Holder’s character originally had four lines, but it was cut to two. His experience on the film led to him starring in “Where’s My Close-up, Mr. Thornton?,” the 2007 comedic short written and directed by Tim Jackson from a story by Holder. It also featured Dial, Candyce Hinkle and Canerday.
Lolley was among the producers of the short. As a college student working on the “Sling Blade” crew, she earned credits for one of her classes.
“I represented the wardrobe department on set. I would collect the wardrobe and take it to the [actor’s] trailers. Then I’d be with them on set to handle any wardrobe changes or issues. Mainly, it was for wardrobe continuity.”
Making some outfits appropriately sweaty was a big part of her job.
“Working with sweat was the hardest. I had to make sure the sweat looked the same and sometimes I would over sweat the shirt. Sweat is tricky.”
Lolley, social engagement producer at THV11, helped produce a “Discover Arkansas” piece that aired last week on the anniversary and that visited some of the Benton locations of the film.
Holder, who works at the Bramble Market in Ferndale and recently published the nonfiction book “Anfractuous,” says he still gets the occasional residual check from his work on the film, though they’re not sizable.

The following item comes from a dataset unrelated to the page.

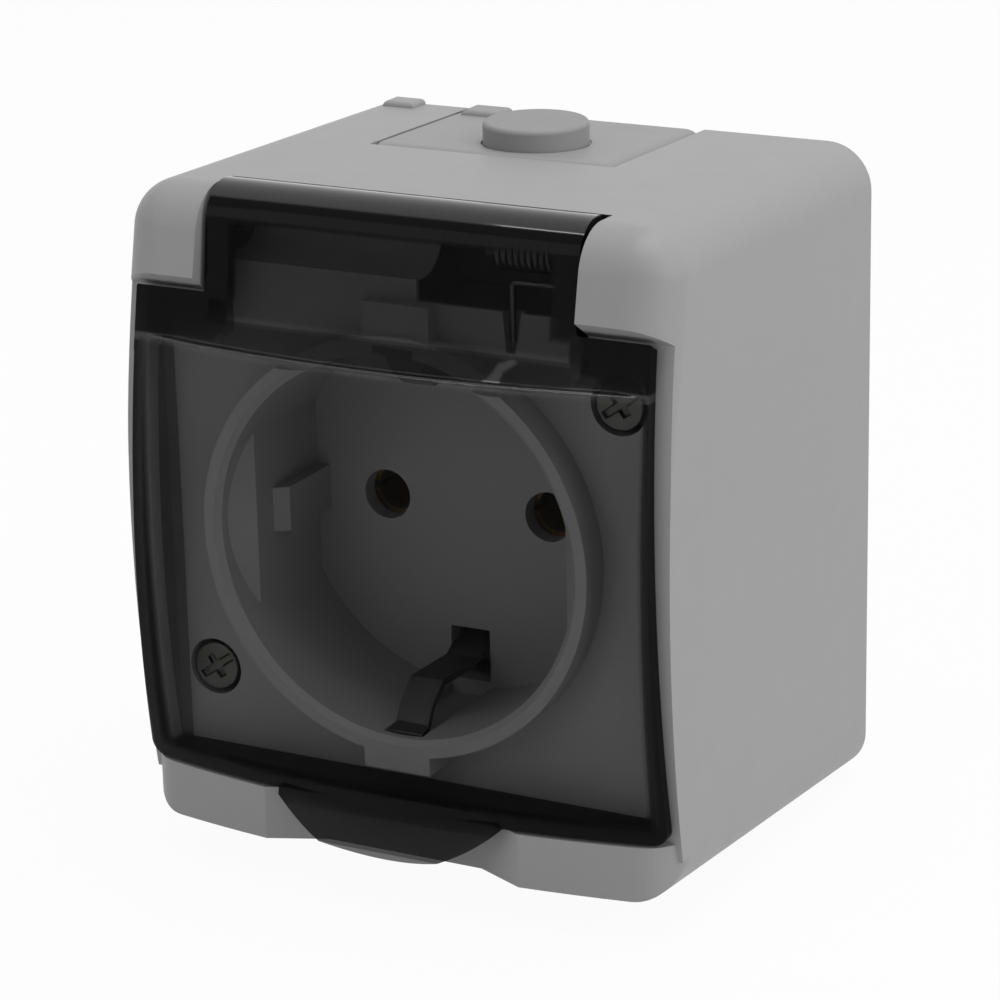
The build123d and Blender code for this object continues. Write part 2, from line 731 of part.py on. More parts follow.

“I’m saving them up to buy a Happy Meal,” he says with a laugh.
After “Sling Blade,” Ward directed the short films “Tree,” “Home Fires” “Dr. Tiki: Polynesian Love Strategist” and the documentary short “Maque Chou.” Most recently she has been making video art and photography, she says.
For Canerday, “Sling Blade” was one of those few-and-far-between moments where everything just clicked.
“It was so fun,” she says. “It’s rare to have a script that good and people that good and cool. You all work hard and you’re all proud of it and for it to come out successful in the end, that’s rare. So many times it doesn’t work out for whatever reason. But the stars aligned.”